The request
Please give the data below again in full, exactly as it stands.

Dataset excerpt
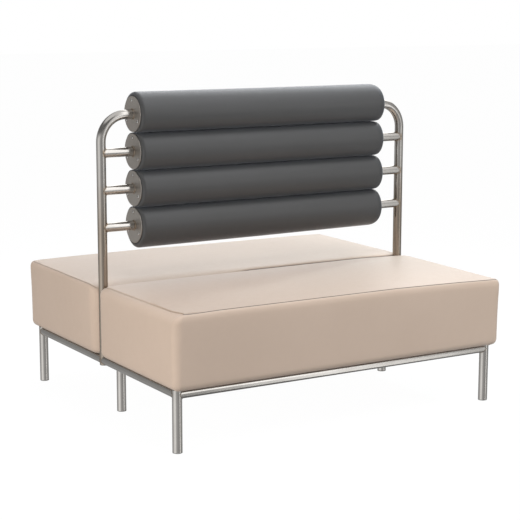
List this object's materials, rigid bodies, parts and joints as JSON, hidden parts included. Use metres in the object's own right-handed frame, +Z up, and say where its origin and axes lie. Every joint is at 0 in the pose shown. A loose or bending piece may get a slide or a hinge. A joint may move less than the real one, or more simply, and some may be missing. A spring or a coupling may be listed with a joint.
{
  "type": "double-sided booth seat",
  "caption": "Back-to-back upholstered booth bench on a steel tube frame, with a shared backrest of horizontal rolls between two bent uprights.",
  "frame": {"origin": "centre of the footprint, on the floor", "axes": "+X along the bench to the right as seen by someone facing the front seat, +Y from the front seat to the back seat, +Z up"},
  "size_m": [1.284, 1.142, 1.088],
  "materials": {
    "stainless_satin": "satin",
    "screw_steel": "satin",
    "seat_upholstery": "satin",
    "roll_upholstery": "satin",
    "foam": "matte",
    "plywood": "matte",
    "core_pipe": "matte",
    "glide_plastic": "matte"
  },
  "bodies": {
    "root": {"leg_front_left": "stainless_satin", "leg_front_right": "stainless_satin", "leg_back_left": "stainless_satin", "leg_back_right": "stainless_satin", "leg_middle_left": "stainless_satin", "leg_middle_right": "stainless_satin", "upright_left": "stainless_satin", "upright_right": "stainless_satin", "front_rail": "stainless_satin", "back_rail": "stainless_satin", "end_rail_front_left": "stainless_satin", "end_rail_front_right": "stainless_satin", "end_rail_back_left": "stainless_satin", "end_rail_back_right": "stainless_satin", "centre_rail": "stainless_satin", "centre_rail_links": "stainless_satin", "stub_left_2": "stainless_satin", "stub_right_2": "stainless_satin", "stub_left_3": "stainless_satin", "stub_right_3": "stainless_satin", "stub_left_4": "stainless_satin", "stub_right_4": "stainless_satin", "disc_left_1": "stainless_satin", "disc_right_1": "stainless_satin", "disc_left_2": "stainless_satin", "disc_right_2": "stainless_satin", "disc_left_3": "stainless_satin", "disc_right_3": "stainless_satin", "disc_left_4": "stainless_satin", "disc_right_4": "stainless_satin", "seat_tabs": "stainless_satin", "leg_glides": "glide_plastic", "upright_plugs": "glide_plastic", "disc_screws": "screw_steel", "seat_tab_screws": "screw_steel", "roll_cover_1": "roll_upholstery", "roll_cover_2": "roll_upholstery", "roll_cover_3": "roll_upholstery", "roll_cover_4": "roll_upholstery", "roll_foam_1": "foam", "roll_foam_2": "foam", "roll_foam_3": "foam", "roll_foam_4": "foam", "seat_foam_slab_front": "foam", "seat_foam_slab_back": "foam", "seat_foam_strips_front": "foam", "seat_foam_strips_back": "foam", "roll_core_1": "core_pipe", "roll_core_2": "core_pipe", "roll_core_3": "core_pipe", "roll_core_4": "core_pipe", "roll_end_plugs": "plywood", "seat_base_board_front": "plywood", "seat_base_board_back": "plywood", "seat_box_boards_front": "plywood", "seat_box_boards_back": "plywood", "seat_deck_front": "plywood", "seat_deck_back": "plywood", "seat_cover_front": "seat_upholstery", "seat_cover_back": "seat_upholstery"}
  },
  "joints": []
}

Response to this task
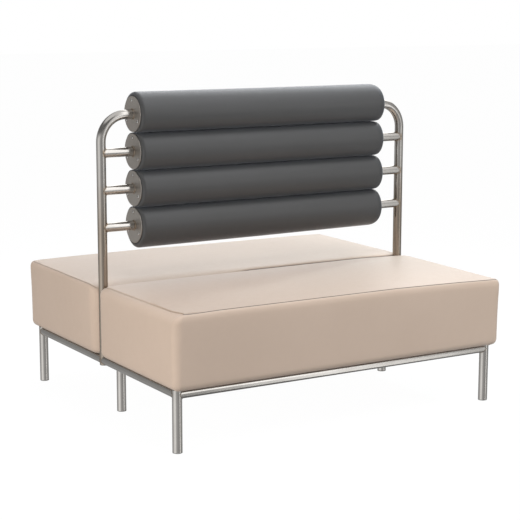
List this object's materials, rigid bodies, parts and joints as JSON, hidden parts included. Use metres in the object's own right-handed frame, +Z up, and say where its origin and axes lie. Every joint is at 0 in the pose shown. A loose or bending piece may get a slide or a hinge. A joint may move less than the real one, or more simply, and some may be missing. A spring or a coupling may be listed with a joint.
{
  "type": "double-sided booth seat",
  "caption": "Back-to-back upholstered booth bench on a steel tube frame, with a shared backrest of horizontal rolls between two bent uprights.",
  "frame": {"origin": "centre of the footprint, on the floor", "axes": "+X along the bench to the right as seen by someone facing the front seat, +Y from the front seat to the back seat, +Z up"},
  "size_m": [1.284, 1.142, 1.088],
  "materials": {
    "stainless_satin": "satin",
    "screw_steel": "satin",
    "seat_upholstery": "satin",
    "roll_upholstery": "satin",
    "foam": "matte",
    "plywood": "matte",
    "core_pipe": "matte",
    "glide_plastic": "matte"
  },
  "bodies": {
    "root": {"leg_front_left": "stainless_satin", "leg_front_right": "stainless_satin", "leg_back_left": "stainless_satin", "leg_back_right": "stainless_satin", "leg_middle_left": "stainless_satin", "leg_middle_right": "stainless_satin", "upright_left": "stainless_satin", "upright_right": "stainless_satin", "front_rail": "stainless_satin", "back_rail": "stainless_satin", "end_rail_front_left": "stainless_satin", "end_rail_front_right": "stainless_satin", "end_rail_back_left": "stainless_satin", "end_rail_back_right": "stainless_satin", "centre_rail": "stainless_satin", "centre_rail_links": "stainless_satin", "stub_left_2": "stainless_satin", "stub_right_2": "stainless_satin", "stub_left_3": "stainless_satin", "stub_right_3": "stainless_satin", "stub_left_4": "stainless_satin", "stub_right_4": "stainless_satin", "disc_left_1": "stainless_satin", "disc_right_1": "stainless_satin", "disc_left_2": "stainless_satin", "disc_right_2": "stainless_satin", "disc_left_3": "stainless_satin", "disc_right_3": "stainless_satin", "disc_left_4": "stainless_satin", "disc_right_4": "stainless_satin", "seat_tabs": "stainless_satin", "leg_glides": "glide_plastic", "upright_plugs": "glide_plastic", "disc_screws": "screw_steel", "seat_tab_screws": "screw_steel", "roll_cover_1": "roll_upholstery", "roll_cover_2": "roll_upholstery", "roll_cover_3": "roll_upholstery", "roll_cover_4": "roll_upholstery", "roll_foam_1": "foam", "roll_foam_2": "foam", "roll_foam_3": "foam", "roll_foam_4": "foam", "seat_foam_slab_front": "foam", "seat_foam_slab_back": "foam", "seat_foam_strips_front": "foam", "seat_foam_strips_back": "foam", "roll_core_1": "core_pipe", "roll_core_2": "core_pipe", "roll_core_3": "core_pipe", "roll_core_4": "core_pipe", "roll_end_plugs": "plywood", "seat_base_board_front": "plywood", "seat_base_board_back": "plywood", "seat_box_boards_front": "plywood", "seat_box_boards_back": "plywood", "seat_deck_front": "plywood", "seat_deck_back": "plywood", "seat_cover_front": "seat_upholstery", "seat_cover_back": "seat_upholstery"}
  },
  "joints": []
}